Fishers of Men

Fishers of Men

3 Epiphany – January 22, 2017

Matthew 4:12-23

On Epiphany Sunday I spoke about hope. That the Epiphany story is one of hope. Today, I continue that theme in the midst of geography.

How so? you ask.  What does geography have to do with it?  

Well, our gospel passage begins with Jesus’ hearing the news that John has been arrested. It’s rather ominous. Soon after Jesus starts to live into his baptism, he hears that John, his baptizer and front man, has been silenced and removed. Wanting to send a clear threat to Jesus, the authorities arrest John, torture him, and threaten him with death. How much worse could things become? The dream surely will die. All hope is lost. At least that’s the extreme way we tend to tell our stories. But Jesus, you’ll notice, has another way.

Matthew tells us that Jesus withdrew to Galilee.  Matthew tells us this for a reason—that what was spoken through the prophet might be fulfilled. But it also says something profound about Jesus, about God.  The region of Zebulun and Naphtali were conquered by Assyria. In other words, they had not been on the lips of God for a very long time. So, when Jesus, on hearing the devastating news about John, heads to the land of Zebulun, land of Naphtali, on the road by the sea, across the Jordan, Galilee of the Gentiles – it means something. The people who sat in darkness have seen a great light, and for those who sat in the region and shadow of death light has dawned. Just a mention of these two tribes and Matthew’s audience knows that in Jesus, God is up to what God does best — making good on God’s promises to God’s people.

This past week was filled with interesting events tied to geography. Martin Luther King’s birthday called to mind the history of the south in the United States as the focus of the civil rights movement. The inauguration of Donald Trump in Washington brings to the forefront the events that have taken place in that city. The Women’s March on Washington relives one of those events — King’s March on Washington. And the Women’s March happened in cities all over the United States and the world in solidarity with Washington!  Geography intertwined with hope.

In his call for freedom, King’s point is to demand freedom in the very place where freedom had long been denied — in the south. His location of choice to represent this denial of freedom is Stone Mountain of Georgia, the Confederate Mount Rushmore, if you will. But before he says let freedom ring from there, he suggests how freedom should ring or has rung from everywhere else — the mountains of New York, the Alleghenies of Pennsylvania, the snow-capped Rockies of Colorado, the curvaceous slopes of California. Freedom is all well and good in those places, but from every hill and molehill in Mississippi, too? Yes. Geography is symbolic.

Once John the Baptist’s ministry is over and done with, the time is ripe for the ministry of Jesus to begin. He does not go to some holy place, to some religious center. Instead, he withdraws to Galilee, heathen Galilee, Galilee of the Gentiles, a place where, according to Jewish belief, pure faith has been distorted.

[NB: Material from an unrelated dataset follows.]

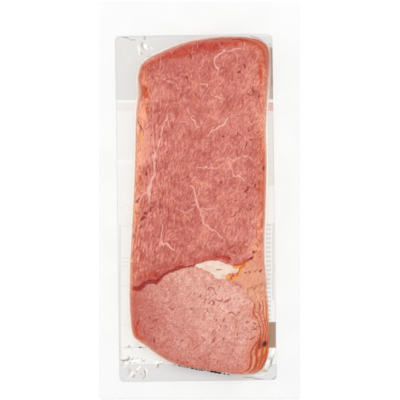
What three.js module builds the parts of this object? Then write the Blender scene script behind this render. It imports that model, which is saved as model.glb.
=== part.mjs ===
// A vacuum pack of thin smoked salt beef slices, lying on its back with the window up.
//
// Millimetres, +Z up, +Y towards the head of the pack. The origin is the middle of the pack's underside.
// A flat back film carries a fanned stack of slices. A clear front film is drawn down tightly over the
// stack and sealed to the back film all round, and a white printed frame on it leaves a clear window.

import * as THREE from 'three';

// ---- driving dimensions (mm) ----

const PACK_WIDTH = 140;
const PACK_LENGTH = 278;
const PACK_CORNER_RADIUS = 0.8;

const BACK_FILM_THICKNESS = 0.3;
const FRONT_FILM_THICKNESS = 0.2;
const FRAME_PRINT_THICKNESS = 0.1;

const WINDOW_WIDTH = 110;
const WINDOW_LENGTH = 242;
const WINDOW_CENTRE = new THREE.Vector2(-2.5, -5.6);
const WINDOW_TILT = THREE.MathUtils.degToRad(0.75); // the frame is printed slightly askew
const WINDOW_CORNER_RADIUS = 3.3;

const SLICE_THICKNESS = 1.2;
const SLICE_REACH = [1, 0.85, 0.62, 0.35, 0]; // share of the full fan, bottom slice first
const SLICE_SPREAD = 0.12; // each slice is pressed out this much farther than the one above it

const FILM_CLEARANCE = 0.1; // between a slice and the film over it
const FOOT_SPREAD = 1.4; // from the bottom slice's edge to where the film meets the back film
const HEAD_LIMIT = 115.3; // the film is down on the back film before the frame's head begins

const SAMPLES_PER_STATION = 3;
const CORNER_STEPS = 5;

// Where the film stands off farther, because it bridges a blunt corner of the stack.
const FILM_BRIDGES = [
  { centre: new THREE.Vector2(-45, -98), radius: 9, extra: 2.6 },
  { centre: new THREE.Vector2(44, -119), radius: 8, extra: 2.2 },
];

// The cut face of the beef, clockwise from the left shoulder. Each station holds a point of the top
// slice's edge, and how much farther the bottom slice reaches there.
const STATIONS = [
  // head, rising from the left shoulder to the right corner
  { edge: [-38.8, 94.5], fan: [-0.7, 0.7] },
  { edge: [-22.8, 103.6], fan: [-0.7, 1.0] },
  { edge: [-1.0, 110.2], fan: [-0.7, 1.2] },
  { edge: [28.3, 110.6], fan: [0.7, 3.0] },
  { edge: [42.3, 106.4], fan: [2.8, 3.2] },
  { edge: [46.2, 96.6], fan: [2.2, 3.0] },
  // long right side
  { edge: [46.1, 70.0], fan: [0.8, 1.4] },
  { edge: [45.5, 49.0], fan: [0.5, 0] },
  { edge: [46.2, 28.0], fan: [0.3, 0] },
  { edge: [45.5, -3.5], fan: [0.4, 0] },
  { edge: [44.4, -29.4], fan: [0.5, 0] },
  { edge: [44.7, -43.4], fan: [0.4, 0] },
  { edge: [45.2, -53.9], fan: [0.6, 0] },
  // lower right, where the fanned slices show one beyond the other
  { edge: [42.4, -58.8], fan: [4.0, 0.4] },
  { edge: [33.1, -62.3], fan: [13.2, -0.7] },
  { edge: [36.4, -69.7], fan: [10.7, -0.3] },
  { edge: [38.9, -73.9], fan: [8.6, -0.3] },
  { edge: [37.5, -78.4], fan: [10.1, 0] },
  { edge: [40.7, -84.0], fan: [7.2, 0] },
  { edge: [42.6, -91.7], fan: [5.7, 0] },
  { edge: [41.0, -98.0], fan: [7.3, 0] },
  { edge: [36.4, -105.0], fan: [11.5, -1.1] },
  { edge: [35.9, -114.1], fan: [9.9, 0.3] },
  { edge: [34.0, -118.4], fan: [9.0, 0.2] },
  // foot, rising to the left
  { edge: [28.4, -120.9], fan: [8.0, -0.4] },
  { edge: [5.9, -118.0], fan: [0, -0.4] },
  { edge: [-19.9, -112.4], fan: [0, -0.5] },
  { edge: [-37.4, -100.9], fan: [-0.3, -0.5] },
  { edge: [-45.2, -94.9], fan: [-0.3, -0.4] },
  // long left side
  { edge: [-47.6, -82.6], fan: [-0.2, 0] },
  { edge: [-48.0, -52.5], fan: [-0.2, 0] },
  { edge: [-46.2, -17.5], fan: [-0.3, 0] },
  { edge: [-44.2, 24.5], fan: [-0.4, 0] },
  { edge: [-43.0, 61.6], fan: [-0.7, 0] },
  { edge: [-40.6, 74.9], fan: [-1.8, 0] },
  { edge: [-42.1, 85.4], fan: [-0.6, 0] },
];

const FLANGE_TOP = BACK_FILM_THICKNESS + FRONT_FILM_THICKNESS;

// ---- materials ----

const backFilmMaterial = new THREE.MeshStandardMaterial({ color: 0xeeeeeb, roughness: 0.35, metalness: 0 });
const printMaterial = new THREE.MeshStandardMaterial({ color: 0xf8f8f8, roughness: 0.4, metalness: 0 });
const clearFilmMaterial = new THREE.MeshStandardMaterial({
  color: 0xffffff, roughness: 0.08, metalness: 0, transparent: true, opacity: 0.18,
});
const topSliceMaterial = new THREE.MeshStandardMaterial({ color: 0xd2837a, roughness: 0.45, metalness: 0 });
const lowerSliceMaterial = new THREE.MeshStandardMaterial({ color: 0xdc8f6e, roughness: 0.4, metalness: 0 });

// ---- outlines ----

/** Counterclockwise outline of a rectangle with rounded corners, centred on the origin. */
function roundedRectangle(width, length, radius) {
  const outline = [];
  for (let corner = 0; corner < 4; corner += 1) {
    const signX = corner === 0 || corner === 3 ? 1 : -1;
    const signY = corner < 2 ? 1 : -1;
    const centre = new THREE.Vector2(signX * (width / 2 - radius), signY * (length / 2 - radius));
    for (let step = 0; step <= CORNER_STEPS; step += 1) {
      const angle = (corner + step / CORNER_STEPS) * Math.PI / 2;
      outline.push(new THREE.Vector2(radius, 0).rotateAround(new THREE.Vector2(), angle).add(centre));
    }
  }
  return outline;
}

/** The window's outline: a rounded rectangle, turned and moved to its place in the frame. */
function windowOutline() {
  const upright = roundedRectangle(WINDOW_WIDTH, WINDOW_LENGTH, WINDOW_CORNER_RADIUS);
  return upright.map((point) => point.rotateAround(new THREE.Vector2(), WINDOW_TILT).add(WINDOW_CENTRE));
}

/** Moves every point of a counterclockwise outline outwards, by the distance that the rule gives there. */
function grown(outline, distanceAt) {
  const count = outline.length;
  return outline.map((point, index) => {
    const before = outline[(index + count - 1) % count];
    const after = outline[(index + 1) % count];
    const along = after.clone().sub(before).normalize();
    const outward = new THREE.Vector2(along.y, -along.x);
    return point.clone().addScaledVector(outward, distanceAt(point));
  });
}

/** Counterclockwise outline of a slice that reaches a share of the full fan, as a smooth closed curve. */
function sliceOutline(level) {
  const reach = SLICE_REACH[level];
  const controls = STATIONS.map(({ edge, fan }) => (
    new THREE.Vector3(edge[0] + fan[0] * reach, edge[1] + fan[1] * reach, 0)
  ));
  const curve = new THREE.CatmullRomCurve3(controls.reverse(), true, 'centripetal');
  const samples = curve.getPoints(STATIONS.length * SAMPLES_PER_STATION).slice(0, -1);
  const spread = SLICE_SPREAD * (SLICE_REACH.length - 1 - level);
  return grown(samples.map((sample) => new THREE.Vector2(sample.x, sample.y)), () => spread);
}

/** How far the film's foot stands off the bottom slice at a point of that slice's edge. */
function footDistance(point) {
  return FILM_BRIDGES.reduce((sum, { centre, radius, extra }) => {
    const nearness = Math.max(0, 1 - point.distanceTo(centre) / radius);
    return sum + extra * nearness * nearness * (3 - 2 * nearness);
  }, FOOT_SPREAD);
}

// ---- solids ----

/** A plate of even thickness over an outline, with an optional hole. */
function plateGeometry(outline, thickness, hole = null) {
  const shape = new THREE.Shape(outline);
  if (hole) shape.holes.push(new THREE.Path(hole));
  return new THREE.ExtrudeGeometry(shape, { depth: thickness, bevelEnabled: false });
}

/**
 * The rings of the film's face, from the plateau on the top slice out to the foot. Each ring runs just
 * outside one slice at the height of that slice's top, so the film steps down over the fanned edges.
 */
function filmRings(outlines, lift, spread, footHeight) {
  const rings = outlines.map((outline, level) => {
    const height = BACK_FILM_THICKNESS + SLICE_THICKNESS * (level + 1) + lift;
    return grown(outline, () => spread).map((point) => new THREE.Vector3(point.x, point.y, height));
  }).reverse();
  const foot = grown(outlines[0], (point) => footDistance(point) + spread);
  rings.push(foot.map((point) => new THREE.Vector3(point.x, Math.min(point.y, HEAD_LIMIT), footHeight)));
  return rings;
}

/** Triangles between two outlines, all turned counterclockwise, as indices into [...contour, ...hole]. */
function fillBetween(contour, hole = []) {
  const flat = (points) => points.map((point) => new THREE.Vector2(point.x, point.y));
  const holes = hole.length ? [flat(hole)] : [];
  const corners = flat([...contour, ...hole]);
  return THREE.ShapeUtils.triangulateShape(flat(contour), holes).map(([a, b, c]) => (
    THREE.ShapeUtils.area([corners[a], corners[b], corners[c]]) > 0 ? [a, b, c] : [a, c, b]
  ));
}

/** The front film: an upper and a lower skin with the same rings, joined along the pack's edge. */
function frontFilmGeometry(outlines, packOutline) {
  const positions = [];
  const indices = [];

  function skin(rings, edgeHeight, facesUp) {
    const addPoints = (points) => points.map((point) => positions.push(point.x, point.y, point.z) / 3 - 1);
    const addTriangle = (a, b, c) => indices.push(...(facesUp ? [a, b, c] : [a, c, b]));
    const loops = rings.map(addPoints);
    const edgePoints = packOutline.map((point) => new THREE.Vector3(point.x, point.y, edgeHeight));
    const edge = addPoints(edgePoints);

    fillBetween(rings[0]).forEach((triangle) => addTriangle(...triangle.map((i) => loops[0][i])));
    for (let ring = 0; ring + 1 < loops.length; ring += 1) {
      const inside = loops[ring];
      const outside = loops[ring + 1];
      inside.forEach((corner, i) => {
        const next = (i + 1) % inside.length;
        addTriangle(corner, outside[i], outside[next]);
        addTriangle(corner, outside[next], inside[next]);
      });
    }
    const foot = loops[loops.length - 1];
    const flange = [...edge, ...foot];
    fillBetween(edgePoints, rings[rings.length - 1]).forEach((triangle) => (
      addTriangle(...triangle.map((i) => flange[i]))
    ));
    return edge;
  }

  const lowerRings = filmRings(outlines, FILM_CLEARANCE, FILM_CLEARANCE, BACK_FILM_THICKNESS);
  const wall = FILM_CLEARANCE + FRONT_FILM_THICKNESS;
  const upperRings = filmRings(outlines, wall, wall, FLANGE_TOP);
  const lowerEdge = skin(lowerRings, BACK_FILM_THICKNESS, false);
  const upperEdge = skin(upperRings, FLANGE_TOP, true);
  lowerEdge.forEach((corner, i) => {
    const next = (i + 1) % lowerEdge.length;
    indices.push(corner, lowerEdge[next], upperEdge[next]);
    indices.push(corner, upperEdge[next], upperEdge[i]);
  });

  const geometry = new THREE.BufferGeometry();
  geometry.setAttribute('position', new THREE.Float32BufferAttribute(positions, 3));
  geometry.setIndex(indices);
  geometry.computeVertexNormals();
  return geometry;
}

// ---- the pack ----

/** Adds a named mesh to the pack, at a height above the surface it lies on. */
function addPiece(pack, name, geometry, material, height = 0) {
  const mesh = new THREE.Mesh(geometry, material);
  mesh.name = name;
  mesh.position.z = height;
  pack.add(mesh);
}

function buildPack() {
  const pack = new THREE.Group();
  const packOutline = roundedRectangle(PACK_WIDTH, PACK_LENGTH, PACK_CORNER_RADIUS);
  const outlines = SLICE_REACH.map((reach, level) => sliceOutline(level));

  addPiece(pack, 'back_film', plateGeometry(packOutline, BACK_FILM_THICKNESS), backFilmMaterial);
  outlines.forEach((outline, level) => {
    const material = level === outlines.length - 1 ? topSliceMaterial : lowerSliceMaterial;
    const height = BACK_FILM_THICKNESS + level * SLICE_THICKNESS;
    addPiece(pack, `slice_${level + 1}`, plateGeometry(outline, SLICE_THICKNESS), material, height);
  });
  addPiece(pack, 'front_film', frontFilmGeometry(outlines, packOutline), clearFilmMaterial);
  const frame = plateGeometry(packOutline, FRAME_PRINT_THICKNESS, windowOutline());
  addPiece(pack, 'white_frame', frame, printMaterial, FLANGE_TOP);
  return pack;
}

export default buildPack();
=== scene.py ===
"""Looks of a flat vacuum pack of smoked beef slices that lies on its back, window up.

Every table of lengths is in millimetres in the pack's own frame: +X to the right of the window,
+Y to the head of the pack and +Z out of the window. Meshes are in metres.
"""

import logging
import math
from collections.abc import Callable, Iterator
from dataclasses import dataclass, field
from enum import Enum

import bmesh
import bpy
import numpy as np
from mathutils import Matrix, Vector


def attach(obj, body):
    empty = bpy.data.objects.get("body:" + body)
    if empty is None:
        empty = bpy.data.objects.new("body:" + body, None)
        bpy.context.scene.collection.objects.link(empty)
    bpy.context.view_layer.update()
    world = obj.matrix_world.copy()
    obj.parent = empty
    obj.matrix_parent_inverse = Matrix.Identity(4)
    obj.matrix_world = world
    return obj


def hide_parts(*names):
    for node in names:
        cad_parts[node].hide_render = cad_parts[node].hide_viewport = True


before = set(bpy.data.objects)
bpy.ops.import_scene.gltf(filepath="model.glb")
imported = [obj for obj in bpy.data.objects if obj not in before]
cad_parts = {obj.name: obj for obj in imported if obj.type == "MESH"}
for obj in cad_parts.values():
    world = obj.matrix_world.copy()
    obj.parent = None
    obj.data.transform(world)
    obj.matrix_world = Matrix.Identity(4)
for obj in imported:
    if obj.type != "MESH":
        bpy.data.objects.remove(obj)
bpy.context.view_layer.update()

LOG = logging.getLogger("beef_pack")
MM = 0.001
SEED = 7982
MERGE = 1e-6
CLOSE_RIM_SEED = 50
RELIEF_SEED = 20
RIM_TINT_SEED = 30
CURVE_STEPS = 4
MARKS_WANDER = 0.3

Point = tuple[float, float]
Colour = tuple[float, float, float, float]
Places = Callable[[np.ndarray], np.ndarray]

PACK_HALF = np.array([70.0, 139.0])
PACK_RADIUS = 0.8
BACK_TOP = 0.3
SLICE_THICKNESS = 1.2
WINDOW_HALF = np.array([55.0, 121.0])
WINDOW_CENTRE = np.array([-2.5, -5.6])
WINDOW_TILT = math.radians(0.75)
WINDOW_RADIUS = 3.3

# A rim is read by 36 station numbers, and station 30 is the rim's point nearest to FIRST_POINT.
STATIONS = 36
FIRST_STATION = 30
FIRST_POINT = np.array([-48.0, -52.5])
# The four stations between which a slice's face is laid out as a four-sided patch.
CORNERS = (0.0, 4.7, 23.0, 28.0)

# How bright a white surface shows, and the light that the film adds, over meat and margin.
LIGHT_LEVEL = 1.045
FILM_VEIL = 0.039
MARGIN_LIGHT = 1.03
MARGIN_VEIL = 0.05
WHITE: Colour = (1.0, 1.0, 1.0, 1.0)


# ---------------------------------------------------------------- colours and shader wires


def linear(level: float) -> float:
    """Turns one 0 to 255 display level into scene-linear light.

    Args:
        level: The level as a screen shows it.

    Returns:
        The same level as linear light, from 0 to 1.
    """
    share = level / 255.0
    return share / 12.92 if share <= 0.04045 else ((share + 0.055) / 1.055) ** 2.4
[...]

But this does not mean Jesus is giving in. It is God’s way of saying once again — it may look like empire is in control, but you know the truth, and you have to be the truth.

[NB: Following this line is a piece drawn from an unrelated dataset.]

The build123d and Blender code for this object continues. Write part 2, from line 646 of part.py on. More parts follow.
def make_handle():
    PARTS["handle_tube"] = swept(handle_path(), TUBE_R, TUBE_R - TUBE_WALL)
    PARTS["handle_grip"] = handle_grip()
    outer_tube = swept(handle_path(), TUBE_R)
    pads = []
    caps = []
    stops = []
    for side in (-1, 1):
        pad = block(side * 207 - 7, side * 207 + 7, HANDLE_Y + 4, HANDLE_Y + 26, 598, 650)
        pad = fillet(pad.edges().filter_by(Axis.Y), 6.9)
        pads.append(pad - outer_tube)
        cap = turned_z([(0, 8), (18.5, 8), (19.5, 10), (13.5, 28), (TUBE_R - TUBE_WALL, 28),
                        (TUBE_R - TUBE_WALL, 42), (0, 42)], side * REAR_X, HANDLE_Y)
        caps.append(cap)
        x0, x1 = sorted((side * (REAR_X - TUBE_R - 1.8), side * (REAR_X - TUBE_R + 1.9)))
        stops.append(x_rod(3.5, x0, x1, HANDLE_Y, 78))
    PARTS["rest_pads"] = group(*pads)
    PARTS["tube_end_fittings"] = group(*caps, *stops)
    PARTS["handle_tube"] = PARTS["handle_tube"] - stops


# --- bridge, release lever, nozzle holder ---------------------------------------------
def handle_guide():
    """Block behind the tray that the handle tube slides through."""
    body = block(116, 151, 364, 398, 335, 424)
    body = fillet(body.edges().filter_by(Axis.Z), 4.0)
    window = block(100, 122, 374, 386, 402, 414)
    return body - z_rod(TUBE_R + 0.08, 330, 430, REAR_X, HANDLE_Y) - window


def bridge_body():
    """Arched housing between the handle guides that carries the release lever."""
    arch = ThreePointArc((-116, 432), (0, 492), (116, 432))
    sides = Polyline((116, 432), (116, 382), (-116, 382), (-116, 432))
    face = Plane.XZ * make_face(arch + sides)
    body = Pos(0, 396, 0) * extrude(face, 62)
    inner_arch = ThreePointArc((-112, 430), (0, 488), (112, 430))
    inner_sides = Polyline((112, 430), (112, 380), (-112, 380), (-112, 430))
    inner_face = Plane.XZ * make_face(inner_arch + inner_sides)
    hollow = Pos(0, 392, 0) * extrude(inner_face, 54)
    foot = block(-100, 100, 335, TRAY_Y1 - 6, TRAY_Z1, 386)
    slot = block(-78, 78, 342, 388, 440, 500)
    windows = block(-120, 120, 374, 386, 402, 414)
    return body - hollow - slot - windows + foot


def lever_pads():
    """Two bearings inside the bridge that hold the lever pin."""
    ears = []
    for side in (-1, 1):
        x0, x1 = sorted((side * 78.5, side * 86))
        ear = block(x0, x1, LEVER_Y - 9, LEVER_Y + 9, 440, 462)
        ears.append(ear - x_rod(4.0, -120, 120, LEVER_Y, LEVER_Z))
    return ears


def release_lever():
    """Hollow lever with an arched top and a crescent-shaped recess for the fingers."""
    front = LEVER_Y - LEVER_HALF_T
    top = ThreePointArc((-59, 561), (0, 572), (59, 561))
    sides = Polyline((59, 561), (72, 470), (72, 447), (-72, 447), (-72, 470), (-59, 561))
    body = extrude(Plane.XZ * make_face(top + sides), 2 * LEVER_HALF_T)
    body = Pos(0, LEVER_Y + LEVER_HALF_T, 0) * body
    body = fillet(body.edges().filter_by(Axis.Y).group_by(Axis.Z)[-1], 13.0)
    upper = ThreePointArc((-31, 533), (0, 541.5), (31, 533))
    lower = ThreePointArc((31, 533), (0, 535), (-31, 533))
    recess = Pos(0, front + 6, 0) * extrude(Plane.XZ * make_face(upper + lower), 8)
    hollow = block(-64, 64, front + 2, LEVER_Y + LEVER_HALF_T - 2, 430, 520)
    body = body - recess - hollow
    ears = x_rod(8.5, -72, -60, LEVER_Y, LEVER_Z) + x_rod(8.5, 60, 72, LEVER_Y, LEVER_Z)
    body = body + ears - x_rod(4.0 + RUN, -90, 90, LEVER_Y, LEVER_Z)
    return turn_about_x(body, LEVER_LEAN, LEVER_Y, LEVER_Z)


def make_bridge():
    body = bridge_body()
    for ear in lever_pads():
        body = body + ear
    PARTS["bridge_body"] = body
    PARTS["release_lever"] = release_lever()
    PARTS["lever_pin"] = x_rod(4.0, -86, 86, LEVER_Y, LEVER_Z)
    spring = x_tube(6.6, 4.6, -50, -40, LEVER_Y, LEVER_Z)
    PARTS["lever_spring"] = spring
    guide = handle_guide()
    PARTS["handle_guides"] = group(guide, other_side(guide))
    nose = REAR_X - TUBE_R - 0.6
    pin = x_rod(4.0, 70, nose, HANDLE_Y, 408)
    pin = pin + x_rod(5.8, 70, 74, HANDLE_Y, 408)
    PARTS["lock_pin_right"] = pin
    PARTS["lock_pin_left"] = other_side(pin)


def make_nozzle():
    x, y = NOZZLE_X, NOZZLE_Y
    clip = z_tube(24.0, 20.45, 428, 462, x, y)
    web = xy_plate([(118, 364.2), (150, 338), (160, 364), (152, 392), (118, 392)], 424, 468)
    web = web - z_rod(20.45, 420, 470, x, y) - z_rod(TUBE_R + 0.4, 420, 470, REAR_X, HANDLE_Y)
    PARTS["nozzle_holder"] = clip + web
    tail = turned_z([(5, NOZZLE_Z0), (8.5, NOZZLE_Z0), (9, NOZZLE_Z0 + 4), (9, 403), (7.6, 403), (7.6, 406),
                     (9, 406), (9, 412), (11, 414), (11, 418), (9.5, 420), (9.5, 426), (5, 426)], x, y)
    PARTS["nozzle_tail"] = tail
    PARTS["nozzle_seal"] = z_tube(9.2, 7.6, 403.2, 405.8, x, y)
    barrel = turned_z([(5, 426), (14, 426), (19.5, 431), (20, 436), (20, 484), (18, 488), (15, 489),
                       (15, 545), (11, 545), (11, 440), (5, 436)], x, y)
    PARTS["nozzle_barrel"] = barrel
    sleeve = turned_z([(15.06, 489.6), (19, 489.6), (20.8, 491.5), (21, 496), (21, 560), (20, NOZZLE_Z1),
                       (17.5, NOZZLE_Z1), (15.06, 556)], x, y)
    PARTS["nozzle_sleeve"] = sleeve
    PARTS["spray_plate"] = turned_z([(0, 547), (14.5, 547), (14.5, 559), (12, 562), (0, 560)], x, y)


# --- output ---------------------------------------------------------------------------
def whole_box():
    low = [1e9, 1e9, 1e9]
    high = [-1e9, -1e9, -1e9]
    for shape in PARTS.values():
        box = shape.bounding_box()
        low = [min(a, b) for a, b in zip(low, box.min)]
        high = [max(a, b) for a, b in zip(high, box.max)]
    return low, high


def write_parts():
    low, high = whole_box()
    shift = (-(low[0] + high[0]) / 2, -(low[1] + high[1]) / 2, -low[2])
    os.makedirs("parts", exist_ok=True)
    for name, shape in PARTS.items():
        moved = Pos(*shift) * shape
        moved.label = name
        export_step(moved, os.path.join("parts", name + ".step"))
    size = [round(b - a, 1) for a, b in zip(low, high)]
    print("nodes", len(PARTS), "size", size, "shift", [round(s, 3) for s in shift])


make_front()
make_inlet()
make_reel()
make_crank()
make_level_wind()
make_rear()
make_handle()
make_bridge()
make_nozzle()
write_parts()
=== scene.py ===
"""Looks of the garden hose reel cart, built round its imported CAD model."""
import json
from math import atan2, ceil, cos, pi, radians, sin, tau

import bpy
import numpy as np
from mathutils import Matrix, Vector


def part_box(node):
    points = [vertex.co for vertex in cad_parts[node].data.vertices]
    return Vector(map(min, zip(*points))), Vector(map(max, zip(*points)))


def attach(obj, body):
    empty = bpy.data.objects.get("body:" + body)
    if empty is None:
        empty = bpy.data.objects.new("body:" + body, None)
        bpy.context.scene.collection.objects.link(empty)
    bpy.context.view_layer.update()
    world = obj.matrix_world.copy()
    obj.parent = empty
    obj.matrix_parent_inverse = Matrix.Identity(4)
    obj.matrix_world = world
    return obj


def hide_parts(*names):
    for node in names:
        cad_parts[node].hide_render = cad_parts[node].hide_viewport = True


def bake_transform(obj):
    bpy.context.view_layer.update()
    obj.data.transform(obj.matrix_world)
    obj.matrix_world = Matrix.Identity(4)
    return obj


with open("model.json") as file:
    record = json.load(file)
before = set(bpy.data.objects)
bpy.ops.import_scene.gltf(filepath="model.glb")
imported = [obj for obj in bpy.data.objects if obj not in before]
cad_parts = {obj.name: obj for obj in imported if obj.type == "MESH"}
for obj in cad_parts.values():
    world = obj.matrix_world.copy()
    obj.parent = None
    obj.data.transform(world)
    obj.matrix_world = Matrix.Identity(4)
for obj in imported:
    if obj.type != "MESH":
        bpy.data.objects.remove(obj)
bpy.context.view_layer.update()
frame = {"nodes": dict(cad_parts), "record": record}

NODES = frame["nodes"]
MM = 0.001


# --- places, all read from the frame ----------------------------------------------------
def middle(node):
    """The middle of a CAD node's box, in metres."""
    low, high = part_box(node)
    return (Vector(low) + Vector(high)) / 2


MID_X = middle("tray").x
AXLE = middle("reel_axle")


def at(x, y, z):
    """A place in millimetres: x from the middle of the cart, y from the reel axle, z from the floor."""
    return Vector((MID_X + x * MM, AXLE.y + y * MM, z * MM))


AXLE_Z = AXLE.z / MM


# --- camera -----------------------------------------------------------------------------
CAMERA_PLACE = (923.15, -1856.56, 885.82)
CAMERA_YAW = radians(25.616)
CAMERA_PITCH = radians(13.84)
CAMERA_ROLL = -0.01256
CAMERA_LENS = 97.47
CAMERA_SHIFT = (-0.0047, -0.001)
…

Life, contrary to popular theory, is not sometimes very, very good, nearly perfect, and at other times really, really bad. We hear gospel preachers say we are now experiencing a dawning of hope as the new administration takes office, while others say this political change represents the most perilous time in our history. Is one story completely right and the other completely wrong? Does any man or woman have the capacity to alter the nature of our inner and outer worlds and change who we are? Rather than blaming or crediting another for a world we see as either wonderful or perilous, perhaps we need to learn to accept responsibility for a world that is both of these at once.

Jesus does not go to some perfect place in search of disciples. He goes instead to a questionable place, one whose wounds cry out for immediate attention. Jesus still comes to us, today, here and now.  

As Kayla McClurg blogs:  “Jesus keeps moving forward, step by step, practicing his calling, going where he is sent, doing what he is given to do, honing in on his central purpose which is determined by a force larger than the current conditions. The news about John does not deter him; it motivates him to share it even more boldly, and to find others who do not think life is either all good or all bad but who see its great potential for being both at once. “Repent!” Jesus cries out, as John had done before him. “Repent” of the idea that all is lost and these present days are perilous and you have been abandoned. “Repent” for shutting your eyes to all the potential and promise of heaven that is right here with you, breaking through in beautiful interconnected patterns that only God could create.

No matter what dire situations you see as monopolizing the world, the greater truth is that a light has already dawned in the regions of death. Announce it. Invite others to live in it with you. All is not lost. Now go prove it.”   Amen.